> _STORED DATA_
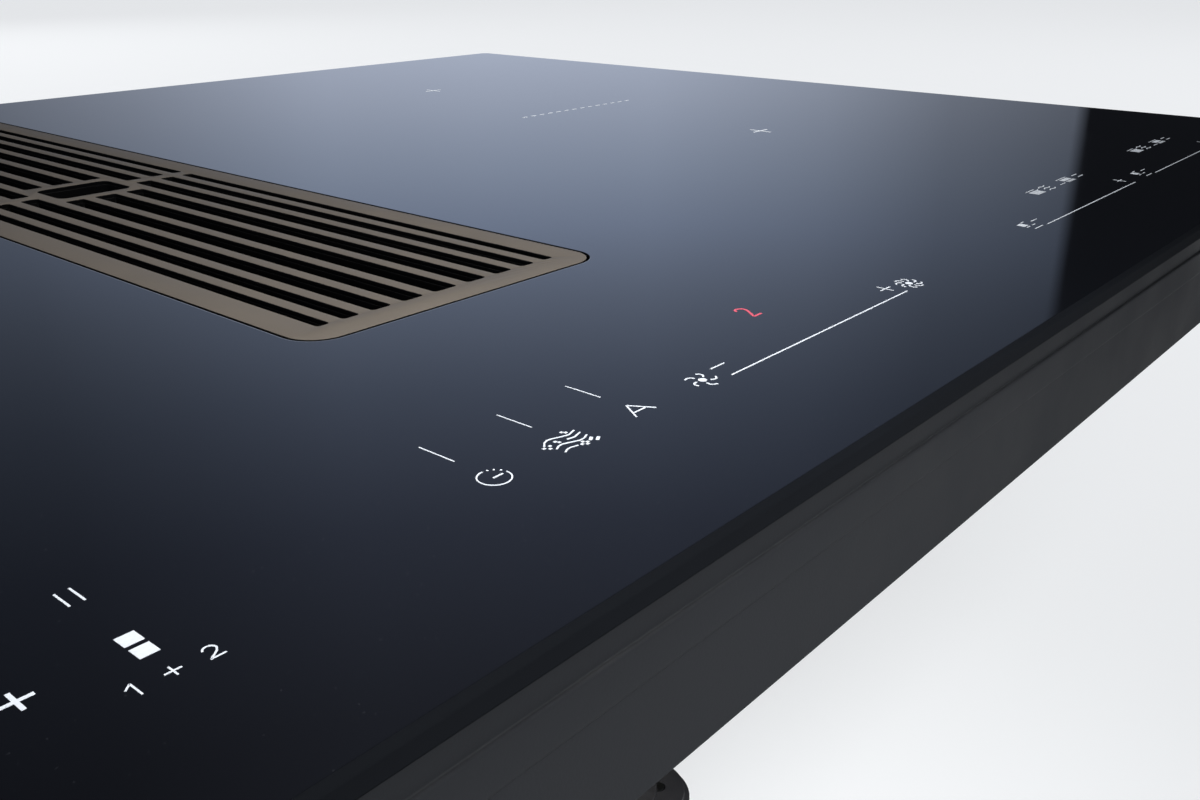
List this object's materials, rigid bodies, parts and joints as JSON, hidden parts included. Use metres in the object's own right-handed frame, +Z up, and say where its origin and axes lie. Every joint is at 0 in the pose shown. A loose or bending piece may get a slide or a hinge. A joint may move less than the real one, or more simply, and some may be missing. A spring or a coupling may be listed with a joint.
{
  "type": "downdraft induction cooktop",
  "caption": "Flush black glass induction hob with a slotted metal inlet grille in the middle, grease filter, and a centrifugal blower that exhausts through a flat duct at the rear",
  "frame": {"origin": "bottom centre of the bounding box: under the middle of the glass, on the plane the blower housing stands on", "axes": "+X to the user's right along the long side of the glass, +Y away from the user, +Z up"},
  "size_m": [0.8, 0.515, 0.21],
  "materials": {
    "glass_ceramic": "polished black glass-ceramic",
    "seal_foam": "closed-cell foam tape",
    "grille_metal": "bronze-tone satin anodised",
    "grille_black": "matt black coating",
    "silicone": "matt silicone",
    "black_moulding": "fine-grained black moulding",
    "stainless": "brushed stainless steel",
    "grey_moulding": "grey moulding",
    "coated_sheet": "dark powder-coated sheet",
    "zinc_sheet": "galvanised sheet with spangle",
    "aluminium_sheet": "mill-finish aluminium",
    "copper_litz": "enamelled copper winding",
    "ferrite": "sintered dark grey",
    "mica": "pale mica sheet",
    "white_moulding": "white moulding",
    "circuit_board": "green lacquered board",
    "display_lens": "dark red lens",
    "motor_steel": "turned steel",
    "screw_steel": "zinc-plated screws"
  },
  "bodies": {
    "housing": {"body_tray": "coated_sheet", "cable_gland": "grey_moulding", "clamp_screws": "screw_steel", "coil_former_front_left": "white_moulding", "coil_former_front_right": "white_moulding", "coil_former_rear_left": "white_moulding", "coil_former_rear_right": "white_moulding", "coil_plate_left": "aluminium_sheet", "coil_plate_right": "aluminium_sheet", "coil_winding_front_left": "copper_litz", "coil_winding_front_right": "copper_litz", "coil_winding_rear_left": "copper_litz", "coil_winding_rear_right": "copper_litz", "cooling_fan_frame_left": "black_moulding", "cooling_fan_frame_right": "black_moulding", "display_modules": "display_lens", "ferrite_bars": "ferrite", "glass_panel": "glass_ceramic", "hanger_brackets": "zinc_sheet", "heat_sinks": "aluminium_sheet", "housing_screws": "screw_steel", "inlet_collar": "black_moulding", "inlet_ring": "black_moulding", "insulation_sheets": "mica", "inverter_board_left": "circuit_board", "inverter_board_right": "circuit_board", "motor_bushes": "silicone", "motor_plate": "zinc_sheet", "motor_stator": "motor_steel", "outlet_spigot": "black_moulding", "plenum_cover": "black_moulding", "plenum_tub": "black_moulding", "scroll_cover": "black_moulding", "scroll_wall": "black_moulding", "spacer_posts": "white_moulding", "terminal_box": "grey_moulding", "terminal_lid": "grey_moulding", "touch_board": "circuit_board", "touch_carrier": "white_moulding", "well_body": "black_moulding", "well_gasket": "silicone", "worktop_seal": "seal_foam"},
    "grille": {"grille_plate": "grille_metal", "grille_body": "grille_black", "grille_feet": "silicone"},
    "filter": {"filter_frame": "stainless", "filter_mesh": "stainless", "filter_handle": "stainless"},
    "drip_tray": {"drip_tray": "grey_moulding"},
    "overflow_drawer": {"overflow_drawer": "grey_moulding"},
    "impeller": {"impeller": "black_moulding", "motor_rotor": "motor_steel"},
    "flap_upper": {"flap_upper": "black_moulding"},
    "flap_lower": {"flap_lower": "black_moulding"},
    "cooling_fan_left": {"cooling_fan_rotor_left": "black_moulding"},
    "clamp_front_left": {"clamp_arm_front_left": "zinc_sheet"},
    "clamp_rear_left": {"clamp_arm_rear_left": "zinc_sheet"},
    "cooling_fan_right": {"cooling_fan_rotor_right": "black_moulding"},
    "clamp_front_right": {"clamp_arm_front_right": "zinc_sheet"},
    "clamp_rear_right": {"clamp_arm_rear_right": "zinc_sheet"}
  },
  "joints": [
    {"name": "grille_lift", "type": "slide", "parent": "housing", "child": "grille", "axis": [0, 0, 1], "range_m": [0, 0.4]},
    {"name": "filter_lift", "type": "slide", "parent": "housing", "child": "filter", "axis": [0, 0, 1], "range_m": [0, 0.28]},
    {"name": "drip_tray_lift", "type": "slide", "parent": "housing", "child": "drip_tray", "axis": [0, 0, 1], "range_m": [0, 0.16]},
    {"name": "overflow_drawer_slide", "type": "slide", "parent": "housing", "child": "overflow_drawer", "axis": [0, -1, 0], "range_m": [0, 0.2]},
    {"name": "impeller_spin", "type": "hinge", "parent": "housing", "child": "impeller", "pos_m": [0.205, 0.04, 0.08], "axis": [0, 0, 1], "continuous": true},
    {"name": "flap_upper_swing", "type": "hinge", "parent": "housing", "child": "flap_upper", "pos_m": [0.2595, 0.217, 0.0805], "axis": [-1, 0, 0], "range_deg": [0, 75], "stiffness_Nm_per_rad": 0.02},
    {"name": "flap_lower_swing", "type": "hinge", "parent": "housing", "child": "flap_lower", "pos_m": [0.2595, 0.217, 0.0805], "axis": [1, 0, 0], "range_deg": [0, 75], "stiffness_Nm_per_rad": 0.02},
    {"name": "cooling_fan_left_spin", "type": "hinge", "parent": "housing", "child": "cooling_fan_left", "pos_m": [-0.324, -0.136, 0.164], "axis": [0, 0, 1], "continuous": true},
    {"name": "clamp_front_left_swivel", "type": "hinge", "parent": "housing", "child": "clamp_front_left", "pos_m": [-0.37, -0.15, 0.141], "axis": [0, 0, 1], "range_deg": [0, 90]},
    {"name": "clamp_rear_left_swivel", "type": "hinge", "parent": "housing", "child": "clamp_rear_left", "pos_m": [-0.37, 0.15, 0.141], "axis": [0, 0, -1], "range_deg": [0, 90]},
    {"name": "cooling_fan_right_spin", "type": "hinge", "parent": "housing", "child": "cooling_fan_right", "pos_m": [0.324, -0.136, 0.164], "axis": [0, 0, 1], "continuous": true},
    {"name": "clamp_front_right_swivel", "type": "hinge", "parent": "housing", "child": "clamp_front_right", "pos_m": [0.37, -0.15, 0.141], "axis": [0, 0, -1], "range_deg": [0, 90]},
    {"name": "clamp_rear_right_swivel", "type": "hinge", "parent": "housing", "child": "clamp_rear_right", "pos_m": [0.37, 0.15, 0.141], "axis": [0, 0, 1], "range_deg": [0, 90]}
  ],
  "couplings": [
    {"joint": "filter_lift", "follows": "grille_lift", "ratio": 0.7},
    {"joint": "drip_tray_lift", "follows": "grille_lift", "ratio": 0.4}
  ]
}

> _GIVEN EXERCISE_
Take the lines above and print them exactly.

> _ANSWER FOR THIS EXERCISE_
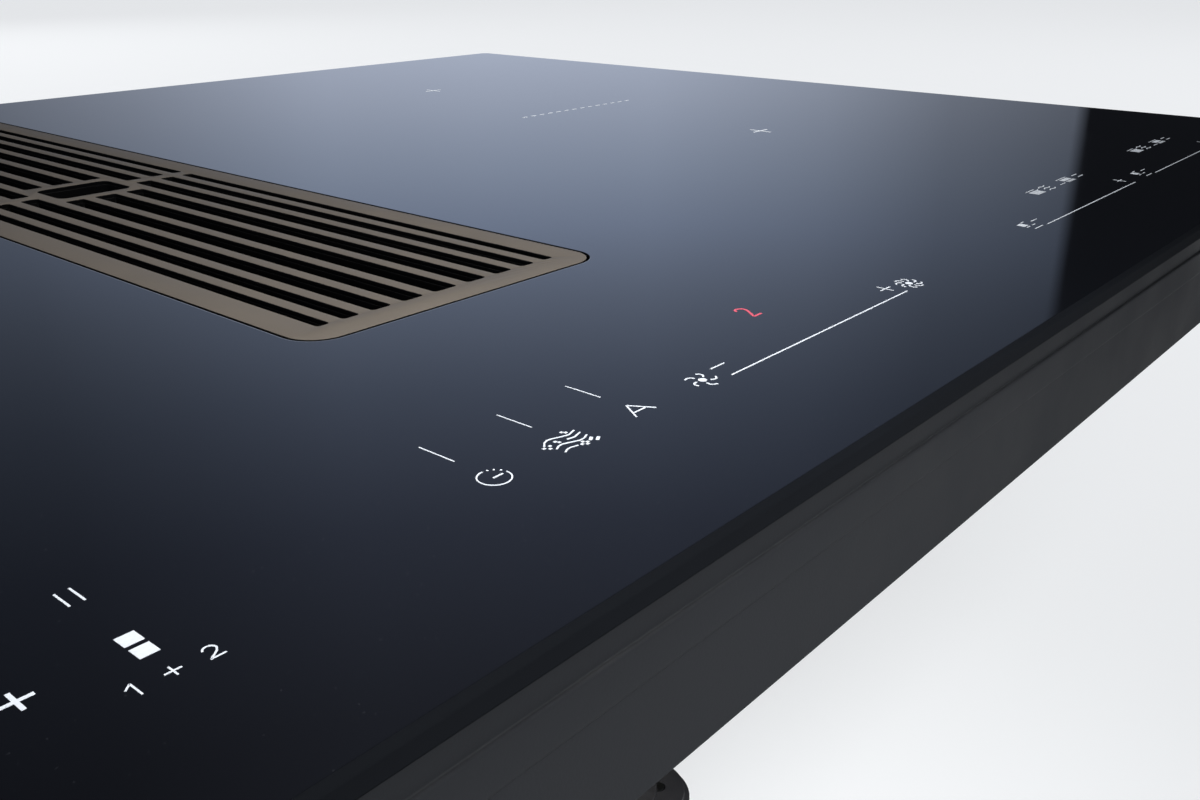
List this object's materials, rigid bodies, parts and joints as JSON, hidden parts included. Use metres in the object's own right-handed frame, +Z up, and say where its origin and axes lie. Every joint is at 0 in the pose shown. A loose or bending piece may get a slide or a hinge. A joint may move less than the real one, or more simply, and some may be missing. A spring or a coupling may be listed with a joint.
{
  "type": "downdraft induction cooktop",
  "caption": "Flush black glass induction hob with a slotted metal inlet grille in the middle, grease filter, and a centrifugal blower that exhausts through a flat duct at the rear",
  "frame": {"origin": "bottom centre of the bounding box: under the middle of the glass, on the plane the blower housing stands on", "axes": "+X to the user's right along the long side of the glass, +Y away from the user, +Z up"},
  "size_m": [0.8, 0.515, 0.21],
  "materials": {
    "glass_ceramic": "polished black glass-ceramic",
    "seal_foam": "closed-cell foam tape",
    "grille_metal": "bronze-tone satin anodised",
    "grille_black": "matt black coating",
    "silicone": "matt silicone",
    "black_moulding": "fine-grained black moulding",
    "stainless": "brushed stainless steel",
    "grey_moulding": "grey moulding",
    "coated_sheet": "dark powder-coated sheet",
    "zinc_sheet": "galvanised sheet with spangle",
    "aluminium_sheet": "mill-finish aluminium",
    "copper_litz": "enamelled copper winding",
    "ferrite": "sintered dark grey",
    "mica": "pale mica sheet",
    "white_moulding": "white moulding",
    "circuit_board": "green lacquered board",
    "display_lens": "dark red lens",
    "motor_steel": "turned steel",
    "screw_steel": "zinc-plated screws"
  },
  "bodies": {
    "housing": {"body_tray": "coated_sheet", "cable_gland": "grey_moulding", "clamp_screws": "screw_steel", "coil_former_front_left": "white_moulding", "coil_former_front_right": "white_moulding", "coil_former_rear_left": "white_moulding", "coil_former_rear_right": "white_moulding", "coil_plate_left": "aluminium_sheet", "coil_plate_right": "aluminium_sheet", "coil_winding_front_left": "copper_litz", "coil_winding_front_right": "copper_litz", "coil_winding_rear_left": "copper_litz", "coil_winding_rear_right": "copper_litz", "cooling_fan_frame_left": "black_moulding", "cooling_fan_frame_right": "black_moulding", "display_modules": "display_lens", "ferrite_bars": "ferrite", "glass_panel": "glass_ceramic", "hanger_brackets": "zinc_sheet", "heat_sinks": "aluminium_sheet", "housing_screws": "screw_steel", "inlet_collar": "black_moulding", "inlet_ring": "black_moulding", "insulation_sheets": "mica", "inverter_board_left": "circuit_board", "inverter_board_right": "circuit_board", "motor_bushes": "silicone", "motor_plate": "zinc_sheet", "motor_stator": "motor_steel", "outlet_spigot": "black_moulding", "plenum_cover": "black_moulding", "plenum_tub": "black_moulding", "scroll_cover": "black_moulding", "scroll_wall": "black_moulding", "spacer_posts": "white_moulding", "terminal_box": "grey_moulding", "terminal_lid": "grey_moulding", "touch_board": "circuit_board", "touch_carrier": "white_moulding", "well_body": "black_moulding", "well_gasket": "silicone", "worktop_seal": "seal_foam"},
    "grille": {"grille_plate": "grille_metal", "grille_body": "grille_black", "grille_feet": "silicone"},
    "filter": {"filter_frame": "stainless", "filter_mesh": "stainless", "filter_handle": "stainless"},
    "drip_tray": {"drip_tray": "grey_moulding"},
    "overflow_drawer": {"overflow_drawer": "grey_moulding"},
    "impeller": {"impeller": "black_moulding", "motor_rotor": "motor_steel"},
    "flap_upper": {"flap_upper": "black_moulding"},
    "flap_lower": {"flap_lower": "black_moulding"},
    "cooling_fan_left": {"cooling_fan_rotor_left": "black_moulding"},
    "clamp_front_left": {"clamp_arm_front_left": "zinc_sheet"},
    "clamp_rear_left": {"clamp_arm_rear_left": "zinc_sheet"},
    "cooling_fan_right": {"cooling_fan_rotor_right": "black_moulding"},
    "clamp_front_right": {"clamp_arm_front_right": "zinc_sheet"},
    "clamp_rear_right": {"clamp_arm_rear_right": "zinc_sheet"}
  },
  "joints": [
    {"name": "grille_lift", "type": "slide", "parent": "housing", "child": "grille", "axis": [0, 0, 1], "range_m": [0, 0.4]},
    {"name": "filter_lift", "type": "slide", "parent": "housing", "child": "filter", "axis": [0, 0, 1], "range_m": [0, 0.28]},
    {"name": "drip_tray_lift", "type": "slide", "parent": "housing", "child": "drip_tray", "axis": [0, 0, 1], "range_m": [0, 0.16]},
    {"name": "overflow_drawer_slide", "type": "slide", "parent": "housing", "child": "overflow_drawer", "axis": [0, -1, 0], "range_m": [0, 0.2]},
    {"name": "impeller_spin", "type": "hinge", "parent": "housing", "child": "impeller", "pos_m": [0.205, 0.04, 0.08], "axis": [0, 0, 1], "continuous": true},
    {"name": "flap_upper_swing", "type": "hinge", "parent": "housing", "child": "flap_upper", "pos_m": [0.2595, 0.217, 0.0805], "axis": [-1, 0, 0], "range_deg": [0, 75], "stiffness_Nm_per_rad": 0.02},
    {"name": "flap_lower_swing", "type": "hinge", "parent": "housing", "child": "flap_lower", "pos_m": [0.2595, 0.217, 0.0805], "axis": [1, 0, 0], "range_deg": [0, 75], "stiffness_Nm_per_rad": 0.02},
    {"name": "cooling_fan_left_spin", "type": "hinge", "parent": "housing", "child": "cooling_fan_left", "pos_m": [-0.324, -0.136, 0.164], "axis": [0, 0, 1], "continuous": true},
    {"name": "clamp_front_left_swivel", "type": "hinge", "parent": "housing", "child": "clamp_front_left", "pos_m": [-0.37, -0.15, 0.141], "axis": [0, 0, 1], "range_deg": [0, 90]},
    {"name": "clamp_rear_left_swivel", "type": "hinge", "parent": "housing", "child": "clamp_rear_left", "pos_m": [-0.37, 0.15, 0.141], "axis": [0, 0, -1], "range_deg": [0, 90]},
    {"name": "cooling_fan_right_spin", "type": "hinge", "parent": "housing", "child": "cooling_fan_right", "pos_m": [0.324, -0.136, 0.164], "axis": [0, 0, 1], "continuous": true},
    {"name": "clamp_front_right_swivel", "type": "hinge", "parent": "housing", "child": "clamp_front_right", "pos_m": [0.37, -0.15, 0.141], "axis": [0, 0, -1], "range_deg": [0, 90]},
    {"name": "clamp_rear_right_swivel", "type": "hinge", "parent": "housing", "child": "clamp_rear_right", "pos_m": [0.37, 0.15, 0.141], "axis": [0, 0, 1], "range_deg": [0, 90]}
  ],
  "couplings": [
    {"joint": "filter_lift", "follows": "grille_lift", "ratio": 0.7},
    {"joint": "drip_tray_lift", "follows": "grille_lift", "ratio": 0.4}
  ]
}